Seconda uscita discografica per gli italianissimi Disarmonia Mundi, dopo il discreto successo riscosso con l’esordio “Nebularium”. Tornano in scena con un album in cui il loro stile viene letteralmente stravolto per abbracciare lidi decisamente più thrash-death metal-oriented. Vi è anche una grossa sorpresa nella line up del combo di casa nostra: il vecchio singer Benny Bianco Chinto viene sostituito da un illustre nome del genere, “un tale” Bjorn “Speed” Strid, mente dei Soilwork nonché vocalist dei Terror 2000… Forse la “colpa” che i Disarmonia Mundi siano praticamente diventati i perfetti cloni in versione tricolore degli svedesi è attribuibile proprio a lui? Chissà…
Sì, perché questo “Fragments Of D-Generation” sembra un ideale connubio tra “A Predator’s Portrait” e “Figure Number Five” con sottilissimi sprazzi del capolavoro di “The Chainheart Machine” dei Soilwork sopraccitati. Non solo, nel platter in questione si riscontrano influenze di ampia parte del panorama death/thrash melodico scandinavo: qualcosa dei penultimi In Flames (vedi “Clayman”, “Reroute To Remain” e “Soundtrack To Your Escape”), i Terror 2000 di “Slaugherhouse Supremacy”, Darkane e ultimi Carnal Forge.

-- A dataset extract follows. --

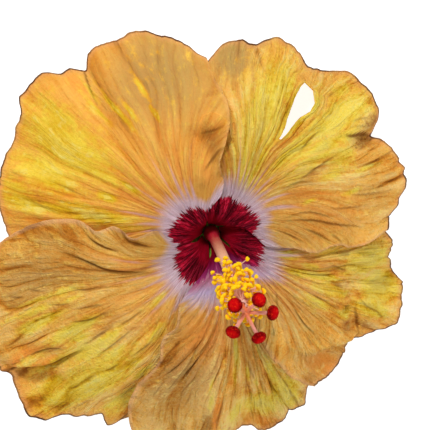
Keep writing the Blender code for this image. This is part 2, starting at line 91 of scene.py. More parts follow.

Risultato? Un’ode alla Svezia in tutte le proprie sfaccettature del genere!
Peccato, perché l’opera in questione è sicuramente di ottima fattura: produzione spaventosa e masterizzazione negli illustri Mastering Room Studios, il che è tutto dire. Songwriting assolutamente al di sopra della media e lodevoli le performance degli strumentisti, soprattutto del mastermind Ettore Rigotti, oltre alla superba prova canora di Bjorn Strid, forse anche migliore rispetto alle più recenti uscite discografiche targate Soilwork.
Da segnalare sicuramente gli interessanti inserimenti elettronici, che comunque restano collocati entro certi canoni, senza mai rendersi eccessivi, così pure l’uso azzeccato delle tastiere nel contesto che vanno a completare il muro sonoro compatto delle chitarre e della batteria. Songs che mi sono particolarmente piaciute sono la svedesissima “Morgue Of Centuries”, che un po’ ricorda gli In Flames di “Reroute To Remain”, “Soundtrack To Your Escape” e la seguente “Red Clouds”, forse la più melodica dell’album, presentata da un soffuso intro elettronico.
In conclusione un disco di davvero buona realizzazione che però perde in originalità, pregio in sostanza inesistente. Se siete amanti di tal genere di sonorità, “Fragments Of D-Generation” di sicuro non vi deluderà, ma rischia purtroppo di farsi etichettare come un ”cd come tanti”, che già senza dubbio possederete nel vostro scaffale.